Em abril de 2021, entregadores de diversos aplicativos foram às ruas de São Paulo protestar contra as condições de trabalho às quais são submetidos. O movimento acabou repercutindo em escala nacional, mas não pelo motivo esperado: o portal de notícias Agência Pública revelou documentos, fotos e relatos que comprovaram o envolvimento do Ifood (atualmente a maior empresa de delivery no Brasil) na contratação de agentes para infiltrarem e sabotarem as manifestações, no intuito de deslegitimar quaisquer discursos sendo expostos. A reputação da empresa já não andava positiva: em estudo coordenado pelo Oxford Internet Institute e pelo WZB Berlin Social Science Centre, que avaliou de 0 a 10 as condições de trabalho da marca em 27 países, o Ifood obteve nota 2. O que estava ruim piorou ainda mais com esse episódio, que causou revolta em seus funcionários: afinal, foi uma tentativa de silenciar as suas reivindicações.
Dessa forma, evidencia-se que, apesar da clara expansão das entregas no mercado, não se pode afirmar que os trabalhadores que executam o serviço se beneficiaram de forma equivalente, em termos financeiros e morais. Em entrevista ao LabNotícias, Carlos, que trabalha em Goiânia como entregador há pouco mais de um ano, expressou sua opinião sobre os prós e contras da profissão:
Não sou subordinado a ninguém e faço meu próprio horário, posso trabalhar de dia e de noite. Mas o trânsito é horrível, têm muitos acidentes e se alguma coisa acontecer nem o restaurante nem o aplicativo se responsabilizam.
Atualmente, os motoboys se dividem em dois tipos: os contratados e os terceirizados. Esses últimos, por serem trabalhadores independentes, não gozam de benefícios como salário mínimo ou seguro de saúde. Em 2022, o Departamento de Proteção ao Consumidor e ao Trabalhador da cidade de Nova York propuseram o estabelecimento de ganho mínimo por hora desses servidores, seguido de uma fala do prefeito: “os trabalhadores de delivery têm feito muito por Nova York, até mesmo durante a pandemia de Covid-19 – agora é hora de Nova York fazer por eles”. Em caso de aprovação, a cidade se tornaria uma das únicas no país a garantir esse benefício… mas seria suficiente?

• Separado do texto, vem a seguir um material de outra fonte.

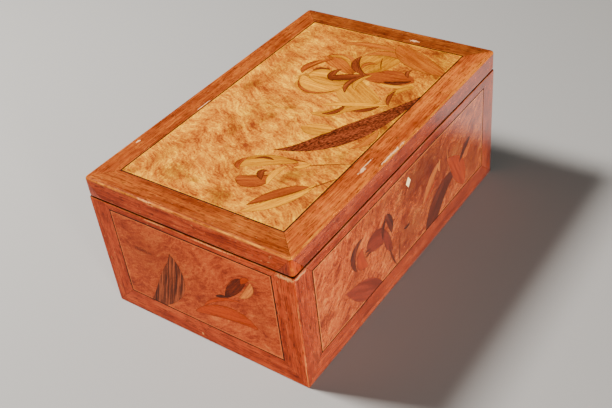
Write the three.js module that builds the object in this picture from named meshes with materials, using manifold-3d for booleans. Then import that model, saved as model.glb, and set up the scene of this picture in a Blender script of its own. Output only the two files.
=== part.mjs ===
// A marquetry box: a mitred carcass with a lift-off lid, faced with mahogany banding
// around panels of burl veneer, with flowers and leaves let into the lid, front and left side.
// Millimetres. X runs along the front, Y from front to back, Z up.
// The origin is the middle of the underside.

import * as THREE from 'three';
import { mergeVertices } from 'three/addons/utils/BufferGeometryUtils.js';
import Module from 'manifold-3d';

const wasm = await Module();
wasm.setup();

// Overall sizes
const boxLength = 300;
const boxDepth = 192;
const bodyHeight = 109;
const lidHeight = 17.9;

// Thickness of the boards and of what is glued to them
const wallThickness = 6;
const bottomThickness = 6;
const lidBoardThickness = 6;
const veneerThickness = 2;

// Widths of the banding around the panels, and of the dark line inside it
const stileWidth = 19.5;
const bottomRailHeight = 19;
const longSideTopStrip = 8;
const shortSideTopStrip = 5.5;
const lidFrameWidth = 19.5;
const stringingWidth = 1;

// The lip on the walls that keeps the lid in place
const lipHeight = 3;
const lipThickness = 2.5;

// Rounded edges
const bodyCornerRadius = 1.4;
const bodyRimRadius = 1.2;
const footRadius = 1;
const lidCornerRadius = 3.5;
const lidTopRadius = 1.8;
const lidLowerRadius = 2.5;

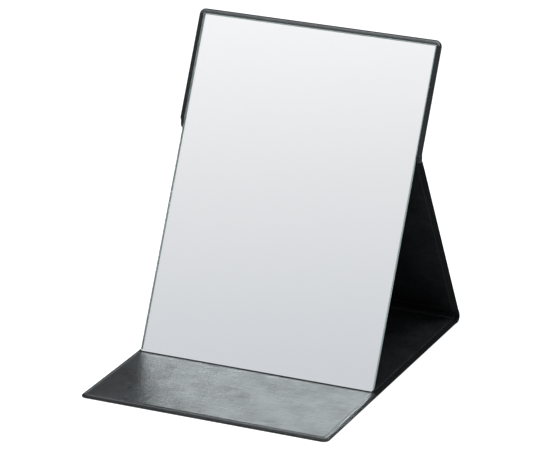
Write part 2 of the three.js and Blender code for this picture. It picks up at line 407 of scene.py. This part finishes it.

A pesquisa “Cenário da Mortalidade de Motociclistas no Brasil” realizada pelo Observatório Nacional de Segurança Viária expõe que mais da metade dos acidentes de trânsito entre brasileiros possui o envolvimento de motocicletas, mas no caso dos motoboys, eles não são considerados acidentes de trabalho. O ramo do delivery é sim lucrativo, mas para os grandes empresários: os donos dos aplicativos que estabelecem a comunicação entre restaurantes e clientes são os verdadeiros “vencedores” da história, pois não apenas recebem a maior parte do dinheiro da refeição como não são obrigados a exercer qualquer responsabilidade sobre o bem-estar dos entregadores.
Ainda assim, Carlos, que afirma ter começado no delivery por causa da quarentena, lamenta não ter outra escolha frente às complicações:
Atualmente, esses benefícios só são encontrados em trabalhos de carteira assinada, e é muito difícil conseguir um. Então, mesmo com as dificuldades, vou ter que continuar no delivery.
Uma possível solução para a problemática é repetir os passos de Nova York: organizações como o Sindicato de Mototaxistas e Motoboys de Goiânia devem enviar propostas de formalização do trabalho dos entregadores, para garantir os direitos deles que, assim como os de qualquer outro cidadão, estão previstos na Constituição.